While it is true Brier has not been engaged as a federal lobbyist on behalf of Keystone First, Caulfield did not contest the assertion Brier has done state-based lobbying for the company.
Regardless, Brier’s work for the MCO, especially considering the close timing to the release of the audit, could give the perception of a conflict of interest given that the audit was largely spurred by Sen. Casey.
Sen. Casey’s office did not respond to a request for comment. A message requesting comment from Keystone First was not immediately returned.
The issue of a conflict of interest between Casey and Brier has come up before, in 2002.
Brier was part of a law firm that helped a Luzerne County-based nursing home negotiate a settlement with the federal government after it was found the nursing home had over $2 million “in Medicare overcharges to the federal government and unspecified Medicaid undercharges to the state government between 1990 and 1997,” according to a report from the Wilkes Barre Times-Leader.
Casey was criticized by citizens and local officials in his home county for taking credit in campaign commercials during the 2002 Democratic gubernatorial primary against former Philadelphia Mayor Ed Rendell for exposing financial corruption in nursing homes as auditor general, but somehow failed to notice the problems at the Luzerne-based home, Valley Crest. Critics at the time suggested Casey failed to sufficiently challenge officials in his own party who had long supported his political aspirations.
One elected official at the time “questioned whether the Democratic commissioners decided to hire a firm [for the settlement negotiations] with ties to Casey as a safeguard against a state audit,” the Times-Leader reported.
Casey responded by saying that the only reason people were aware of the familial connection was because he had proactively listed it on a disclosure form as something would likely be perceived as a conflict of interest.
Two other stories this year have also put Casey under the ethical spotlight.

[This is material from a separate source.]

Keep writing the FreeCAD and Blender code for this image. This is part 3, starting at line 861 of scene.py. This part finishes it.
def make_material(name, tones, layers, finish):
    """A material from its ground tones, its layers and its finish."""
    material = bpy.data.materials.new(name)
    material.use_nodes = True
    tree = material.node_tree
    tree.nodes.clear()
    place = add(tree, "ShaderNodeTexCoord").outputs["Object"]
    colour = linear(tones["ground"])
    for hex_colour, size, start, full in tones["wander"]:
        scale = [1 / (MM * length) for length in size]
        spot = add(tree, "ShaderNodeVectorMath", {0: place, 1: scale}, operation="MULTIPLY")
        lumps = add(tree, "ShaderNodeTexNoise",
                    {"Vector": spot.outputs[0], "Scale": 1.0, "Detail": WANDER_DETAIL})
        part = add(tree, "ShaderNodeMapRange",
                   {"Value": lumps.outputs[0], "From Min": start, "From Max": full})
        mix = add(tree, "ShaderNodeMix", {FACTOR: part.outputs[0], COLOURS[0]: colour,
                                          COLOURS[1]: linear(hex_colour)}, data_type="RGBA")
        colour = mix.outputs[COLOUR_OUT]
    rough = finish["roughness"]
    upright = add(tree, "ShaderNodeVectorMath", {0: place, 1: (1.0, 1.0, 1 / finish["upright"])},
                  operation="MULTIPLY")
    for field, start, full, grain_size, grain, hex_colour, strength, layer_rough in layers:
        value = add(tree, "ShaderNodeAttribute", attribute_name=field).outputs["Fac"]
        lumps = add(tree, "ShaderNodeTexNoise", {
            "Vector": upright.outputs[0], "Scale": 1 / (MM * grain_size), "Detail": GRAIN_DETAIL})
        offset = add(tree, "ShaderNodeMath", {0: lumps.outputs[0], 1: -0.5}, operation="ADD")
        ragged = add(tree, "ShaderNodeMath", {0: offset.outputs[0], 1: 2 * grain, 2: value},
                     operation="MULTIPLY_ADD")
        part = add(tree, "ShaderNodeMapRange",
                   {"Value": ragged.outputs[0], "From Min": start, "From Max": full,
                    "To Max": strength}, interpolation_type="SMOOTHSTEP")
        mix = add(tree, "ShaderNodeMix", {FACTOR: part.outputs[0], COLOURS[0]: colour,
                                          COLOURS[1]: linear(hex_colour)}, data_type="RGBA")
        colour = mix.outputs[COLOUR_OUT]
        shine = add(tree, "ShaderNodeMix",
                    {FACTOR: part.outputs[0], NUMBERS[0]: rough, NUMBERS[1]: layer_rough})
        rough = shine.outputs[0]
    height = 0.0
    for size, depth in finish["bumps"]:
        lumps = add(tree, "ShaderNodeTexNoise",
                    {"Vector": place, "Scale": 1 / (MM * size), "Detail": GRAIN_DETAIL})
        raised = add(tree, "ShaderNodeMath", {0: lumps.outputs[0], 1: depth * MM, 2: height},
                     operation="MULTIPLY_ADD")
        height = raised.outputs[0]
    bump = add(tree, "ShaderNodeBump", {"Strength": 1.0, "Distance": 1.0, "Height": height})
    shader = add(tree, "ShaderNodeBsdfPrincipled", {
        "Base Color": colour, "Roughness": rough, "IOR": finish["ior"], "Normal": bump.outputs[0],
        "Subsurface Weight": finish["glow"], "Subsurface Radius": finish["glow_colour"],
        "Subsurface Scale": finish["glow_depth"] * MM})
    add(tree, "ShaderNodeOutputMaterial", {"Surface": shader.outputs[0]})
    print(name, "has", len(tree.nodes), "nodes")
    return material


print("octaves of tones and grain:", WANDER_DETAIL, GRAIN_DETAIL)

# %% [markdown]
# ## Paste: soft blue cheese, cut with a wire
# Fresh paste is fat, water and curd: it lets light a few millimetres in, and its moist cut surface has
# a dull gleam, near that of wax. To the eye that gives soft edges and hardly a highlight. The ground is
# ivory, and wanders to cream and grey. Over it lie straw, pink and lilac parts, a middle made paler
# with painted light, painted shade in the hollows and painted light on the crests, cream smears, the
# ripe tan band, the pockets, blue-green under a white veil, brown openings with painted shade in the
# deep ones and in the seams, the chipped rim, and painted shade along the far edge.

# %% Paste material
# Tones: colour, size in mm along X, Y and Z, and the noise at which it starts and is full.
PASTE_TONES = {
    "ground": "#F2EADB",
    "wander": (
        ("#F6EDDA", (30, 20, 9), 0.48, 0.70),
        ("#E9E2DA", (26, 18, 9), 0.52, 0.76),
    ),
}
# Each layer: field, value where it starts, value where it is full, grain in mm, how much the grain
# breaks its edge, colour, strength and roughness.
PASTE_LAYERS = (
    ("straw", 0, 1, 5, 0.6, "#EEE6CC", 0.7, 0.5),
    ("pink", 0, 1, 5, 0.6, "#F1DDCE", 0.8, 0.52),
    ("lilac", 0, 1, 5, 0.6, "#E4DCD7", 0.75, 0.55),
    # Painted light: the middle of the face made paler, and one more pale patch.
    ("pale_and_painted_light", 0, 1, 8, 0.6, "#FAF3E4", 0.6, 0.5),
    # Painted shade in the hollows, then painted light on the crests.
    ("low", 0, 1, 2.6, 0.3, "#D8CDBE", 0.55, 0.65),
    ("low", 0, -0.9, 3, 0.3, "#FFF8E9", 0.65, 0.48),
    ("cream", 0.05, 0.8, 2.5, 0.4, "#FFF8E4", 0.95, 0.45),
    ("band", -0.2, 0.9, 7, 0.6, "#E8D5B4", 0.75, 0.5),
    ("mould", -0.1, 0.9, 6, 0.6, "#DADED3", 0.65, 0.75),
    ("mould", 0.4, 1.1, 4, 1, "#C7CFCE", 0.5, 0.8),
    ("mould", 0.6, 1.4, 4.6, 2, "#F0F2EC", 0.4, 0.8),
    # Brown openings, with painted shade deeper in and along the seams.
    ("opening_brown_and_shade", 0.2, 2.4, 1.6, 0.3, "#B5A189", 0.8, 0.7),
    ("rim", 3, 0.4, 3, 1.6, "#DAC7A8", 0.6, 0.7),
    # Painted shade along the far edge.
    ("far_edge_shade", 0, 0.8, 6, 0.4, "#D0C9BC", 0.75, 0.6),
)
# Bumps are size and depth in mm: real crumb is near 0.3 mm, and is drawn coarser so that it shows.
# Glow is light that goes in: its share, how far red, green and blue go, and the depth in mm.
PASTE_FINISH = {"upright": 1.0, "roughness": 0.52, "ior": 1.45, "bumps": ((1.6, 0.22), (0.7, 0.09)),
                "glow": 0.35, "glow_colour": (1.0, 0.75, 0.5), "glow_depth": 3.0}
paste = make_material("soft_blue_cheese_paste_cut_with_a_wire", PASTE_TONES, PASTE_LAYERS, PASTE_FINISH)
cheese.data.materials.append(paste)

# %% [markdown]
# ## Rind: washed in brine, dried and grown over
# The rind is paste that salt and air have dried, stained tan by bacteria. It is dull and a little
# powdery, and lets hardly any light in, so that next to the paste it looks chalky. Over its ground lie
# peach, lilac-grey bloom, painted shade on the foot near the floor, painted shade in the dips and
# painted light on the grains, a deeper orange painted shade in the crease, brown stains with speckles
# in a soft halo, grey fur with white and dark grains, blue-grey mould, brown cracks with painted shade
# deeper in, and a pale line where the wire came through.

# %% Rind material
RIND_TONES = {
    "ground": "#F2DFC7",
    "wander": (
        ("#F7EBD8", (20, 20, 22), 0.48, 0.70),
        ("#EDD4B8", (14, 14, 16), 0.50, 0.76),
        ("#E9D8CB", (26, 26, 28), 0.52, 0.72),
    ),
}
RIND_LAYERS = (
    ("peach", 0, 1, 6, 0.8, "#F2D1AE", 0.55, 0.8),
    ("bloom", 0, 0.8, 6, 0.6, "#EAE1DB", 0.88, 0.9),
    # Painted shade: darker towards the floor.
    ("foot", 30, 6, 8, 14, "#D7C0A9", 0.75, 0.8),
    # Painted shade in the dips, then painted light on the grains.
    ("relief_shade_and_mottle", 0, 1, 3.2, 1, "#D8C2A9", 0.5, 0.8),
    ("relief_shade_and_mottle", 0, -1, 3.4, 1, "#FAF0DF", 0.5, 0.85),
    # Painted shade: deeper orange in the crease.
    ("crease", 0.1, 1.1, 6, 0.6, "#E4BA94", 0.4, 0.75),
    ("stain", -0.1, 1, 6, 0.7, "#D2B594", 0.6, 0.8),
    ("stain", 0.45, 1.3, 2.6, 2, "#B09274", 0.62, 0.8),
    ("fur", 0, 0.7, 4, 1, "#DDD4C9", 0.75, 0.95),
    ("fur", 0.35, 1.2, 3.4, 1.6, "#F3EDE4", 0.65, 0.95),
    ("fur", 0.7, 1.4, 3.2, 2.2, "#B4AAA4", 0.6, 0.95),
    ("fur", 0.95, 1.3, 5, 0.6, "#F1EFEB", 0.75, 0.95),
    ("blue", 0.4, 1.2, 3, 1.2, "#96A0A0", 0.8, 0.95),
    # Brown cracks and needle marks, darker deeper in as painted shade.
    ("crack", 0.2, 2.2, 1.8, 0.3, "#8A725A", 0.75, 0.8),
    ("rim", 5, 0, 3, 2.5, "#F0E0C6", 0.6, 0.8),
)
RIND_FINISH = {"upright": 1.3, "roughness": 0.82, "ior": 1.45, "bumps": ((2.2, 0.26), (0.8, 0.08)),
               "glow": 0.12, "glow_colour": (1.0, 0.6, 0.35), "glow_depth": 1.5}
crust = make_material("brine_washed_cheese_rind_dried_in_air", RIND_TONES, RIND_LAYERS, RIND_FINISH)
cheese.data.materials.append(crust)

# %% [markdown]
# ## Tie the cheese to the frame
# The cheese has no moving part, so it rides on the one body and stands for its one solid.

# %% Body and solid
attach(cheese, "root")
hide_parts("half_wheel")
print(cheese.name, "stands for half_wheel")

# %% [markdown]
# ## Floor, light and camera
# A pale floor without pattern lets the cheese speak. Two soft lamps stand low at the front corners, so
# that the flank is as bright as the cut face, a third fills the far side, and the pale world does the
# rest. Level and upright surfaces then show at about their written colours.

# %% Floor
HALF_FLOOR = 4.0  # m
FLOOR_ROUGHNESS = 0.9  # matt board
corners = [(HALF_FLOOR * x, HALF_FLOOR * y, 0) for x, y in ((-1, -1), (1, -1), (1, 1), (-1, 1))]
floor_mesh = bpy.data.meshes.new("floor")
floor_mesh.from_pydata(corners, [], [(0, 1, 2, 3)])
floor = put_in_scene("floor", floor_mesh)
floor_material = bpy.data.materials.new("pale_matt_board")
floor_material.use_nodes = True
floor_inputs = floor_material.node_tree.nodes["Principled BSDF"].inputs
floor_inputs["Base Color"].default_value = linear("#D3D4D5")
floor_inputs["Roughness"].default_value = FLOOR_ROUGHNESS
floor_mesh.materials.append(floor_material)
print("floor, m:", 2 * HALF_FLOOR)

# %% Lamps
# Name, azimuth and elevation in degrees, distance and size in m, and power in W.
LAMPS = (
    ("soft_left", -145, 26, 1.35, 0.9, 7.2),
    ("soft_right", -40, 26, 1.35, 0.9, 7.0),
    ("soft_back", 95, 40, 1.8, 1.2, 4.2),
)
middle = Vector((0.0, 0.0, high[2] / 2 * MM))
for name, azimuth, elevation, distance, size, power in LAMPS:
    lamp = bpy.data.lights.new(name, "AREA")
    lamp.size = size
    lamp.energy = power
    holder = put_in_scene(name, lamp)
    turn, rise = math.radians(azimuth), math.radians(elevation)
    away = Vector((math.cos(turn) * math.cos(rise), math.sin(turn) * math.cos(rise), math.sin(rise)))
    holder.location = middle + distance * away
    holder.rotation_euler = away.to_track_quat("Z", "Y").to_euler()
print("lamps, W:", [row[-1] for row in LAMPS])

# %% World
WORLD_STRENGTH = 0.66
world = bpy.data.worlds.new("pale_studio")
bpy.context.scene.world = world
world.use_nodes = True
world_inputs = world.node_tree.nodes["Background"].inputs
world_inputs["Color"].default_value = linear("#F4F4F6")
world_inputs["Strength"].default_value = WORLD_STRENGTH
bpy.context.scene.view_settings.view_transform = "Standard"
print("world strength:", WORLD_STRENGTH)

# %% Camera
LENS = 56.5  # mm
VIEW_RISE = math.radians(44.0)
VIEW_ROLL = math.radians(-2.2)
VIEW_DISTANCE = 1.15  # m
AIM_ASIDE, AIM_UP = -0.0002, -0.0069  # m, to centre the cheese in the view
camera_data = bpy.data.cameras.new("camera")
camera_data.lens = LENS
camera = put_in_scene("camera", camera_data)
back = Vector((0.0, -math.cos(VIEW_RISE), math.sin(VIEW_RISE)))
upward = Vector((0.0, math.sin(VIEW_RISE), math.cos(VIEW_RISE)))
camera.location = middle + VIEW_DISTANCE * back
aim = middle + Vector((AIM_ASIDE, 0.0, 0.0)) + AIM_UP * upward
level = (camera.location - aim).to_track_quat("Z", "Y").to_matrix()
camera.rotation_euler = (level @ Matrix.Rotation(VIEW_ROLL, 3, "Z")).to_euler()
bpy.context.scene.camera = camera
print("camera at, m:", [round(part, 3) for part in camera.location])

In February, Politico reported that “Patrick Casey, the brother of Pennsylvania Democratic Sen. Bob Casey who joined Dentons Global Advisors Government Relations last year as a partner, registered to lobby in the fall, and reported lobbying the Senate on issues ranging from implementation of the CHIPS and Science Act to online travel policies last year, disclosures show.”

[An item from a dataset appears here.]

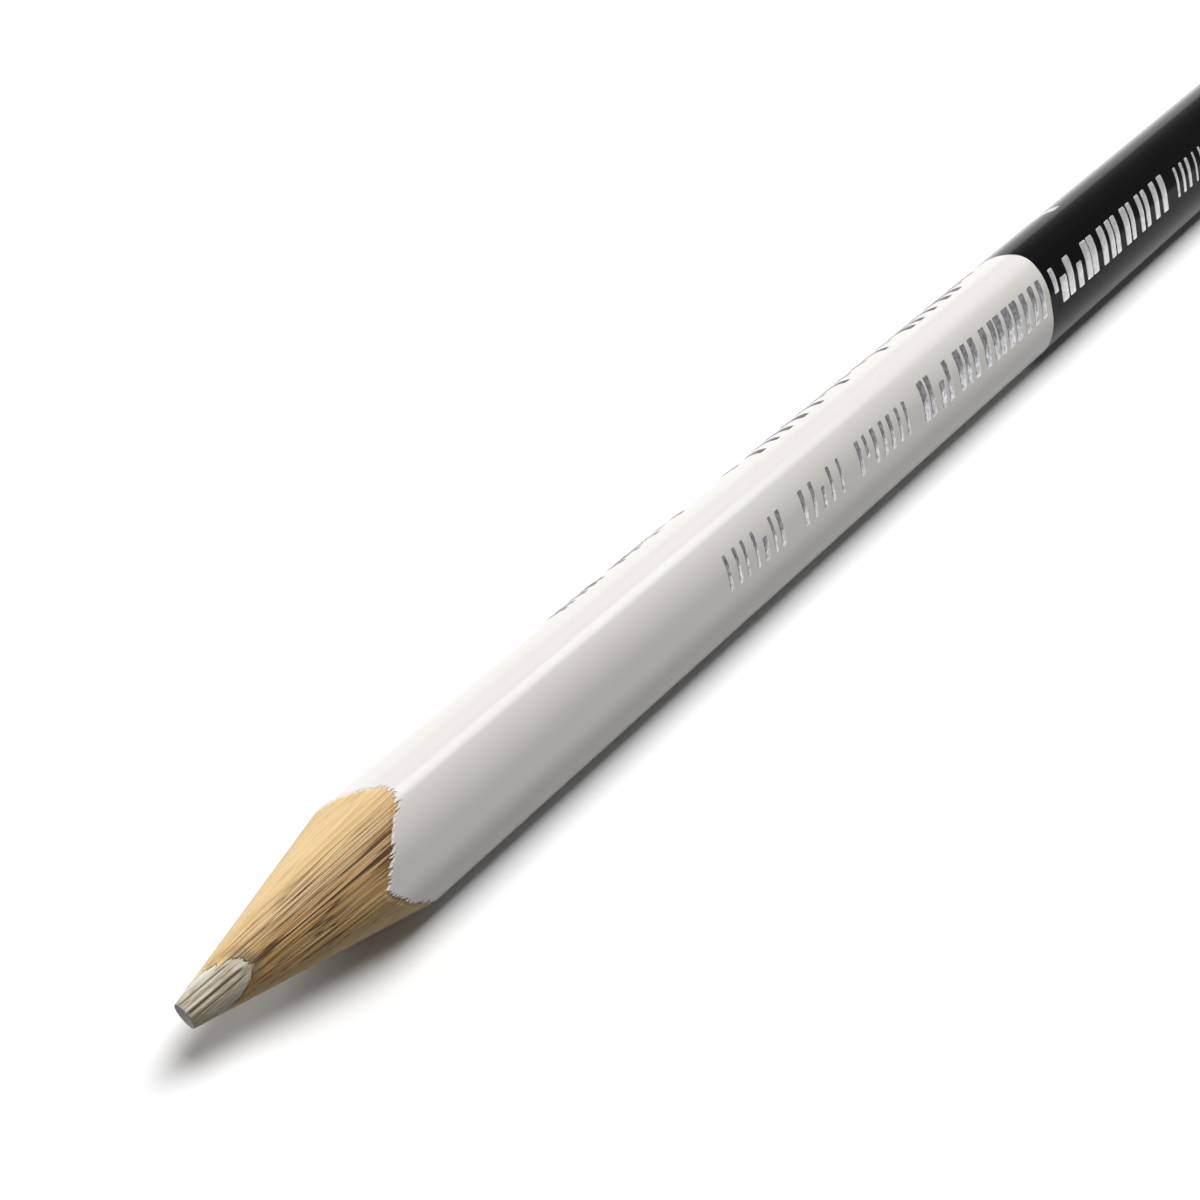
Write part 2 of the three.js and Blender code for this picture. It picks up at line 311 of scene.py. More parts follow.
def put_mesh(name, points, faces, sharp=None):
    """Makes a mesh object from points in millimetres, counted from the bar's axis, and
    four-cornered faces. Edges between two vertices with the same sharp number above 0 are sharp."""
    mesh = bpy.data.meshes.new(name)
    lifted = (points + [0, 0, FACE_DISTANCE]) * MM
    mesh.vertices.add(len(lifted))
    mesh.vertices.foreach_set("co", lifted.astype(np.float32).ravel())
    mesh.loops.add(faces.size)
    mesh.loops.foreach_set("vertex_index", faces.astype(np.int32).ravel())
    mesh.polygons.add(len(faces))
    mesh.polygons.foreach_set("loop_start", np.arange(0, faces.size, 4, dtype=np.int32))
    mesh.update(calc_edges=True)
    mesh.shade_smooth()
    if sharp is not None:
        ends = np.zeros(len(mesh.edges) * 2, np.int32)
        mesh.edges.foreach_get("vertices", ends)
        first, second = sharp[ends.reshape(-1, 2)].T
        marks = mesh.attributes.new("sharp_edge", "BOOLEAN", "EDGE")
        marks.data.foreach_set("value", (first > 0) & (first == second))
    made = bpy.data.objects.new(name, mesh)
    bpy.context.scene.collection.objects.link(made)
    return made


def solid_between(name, section, left, right, ring):
    """Closed solid over a grid of section points: the grid at the left X, the same grid at
    the right X, and a wall along the grid's border. A ring's columns close on themselves."""
    rows, columns = section.shape[:2]
    points = np.concatenate([
        np.concatenate([x[..., None], section], axis=-1).reshape(-1, 3) for x in (left, right)])
    ids = np.arange(rows * columns).reshape(rows, columns)
    grid = np.concatenate([ids, ids[:, :1]], axis=1) if ring else ids
    cells = np.stack([grid[:-1, :-1], grid[:-1, 1:], grid[1:, 1:], grid[1:, :-1]], axis=-1).reshape(-1, 4)
    borders = [grid[0], grid[-1, ::-1]]
    if not ring:
        borders += [grid[:, -1], grid[::-1, 0]]
    walls = [np.stack([b[1:], b[:-1], b[:-1] + ids.size, b[1:] + ids.size], axis=-1) for b in borders]
    faces = np.concatenate([cells, cells[:, ::-1] + ids.size, *walls])

    flat_y, flat_z = section[..., 0], section[..., 1]
    turn = (np.diff(flat_y, axis=0)[:, :-1] * np.diff(flat_z, axis=1)[:-1]
            - np.diff(flat_z, axis=0)[:, :-1] * np.diff(flat_y, axis=1)[:-1]).sum()
    if turn > 0:
        faces = faces[:, ::-1]
    sharp = np.zeros(2 * ids.size, int)
    for border in borders:
        sharp[border], sharp[border + ids.size] = 1, 2
    return put_mesh(name, points, faces, sharp)


def linear(hex_colour):
    """An sRGB hex colour as the linear RGBA that a shader socket takes."""
    parts = [int(hex_colour[i:i + 2], 16) / 255 for i in (1, 3, 5)]
    return (*(c / 12.92 if c <= 0.04045 else ((c + 0.055) / 1.055)**2.4 for c in parts), 1)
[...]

Just this week, the New York Post reported that Casey’s other brother, Matt, works at a personal-injury law firm which has donated “hundreds of thousands” to Casey’s campaigns over the years, and Casey “has tapped one of [the firm’s] partners to help him nominate federal judges.”
The story also noted that the nominating process mentioned was part of a “mutually beneficial” agreement between Casey and now retired Senator Pat Toomey, a Republican. As part of that agreement “each [would] appoint a co-chair and 10 panel members on a bipartisan basis to vet federal judicial nominees for the Eastern District of Pennsylvania starting in 2011, according to a comtemporary [sic] Casey press release,” the Post story said.
Finally, the Republican site Breitbart noted that in 2018, Casey was months late filing a required disclosure of a stock sale of an Ohio energy company by one of his children. The sale was notable because the company at issue, which also had power plants in western Pennsylvania, was heavily lobbying the federal government on regulatory issues while one of the company’s subsidiaries was facing bankruptcy.
Broad + Liberty followed up on that story by requesting comment again from Casey on that issue, but that request was not returned.
No one has yet formally announced a campaign to run against Casey, the Scranton Democrat who is serving in his third term. It’s also no secret that Dave McCormick, a businessman and former under secretary of the U.S. Treasury for International Affairs who lost a Senate bid in 2020 to fellow Republican Mehmet Oz, is likely to run again in 2024.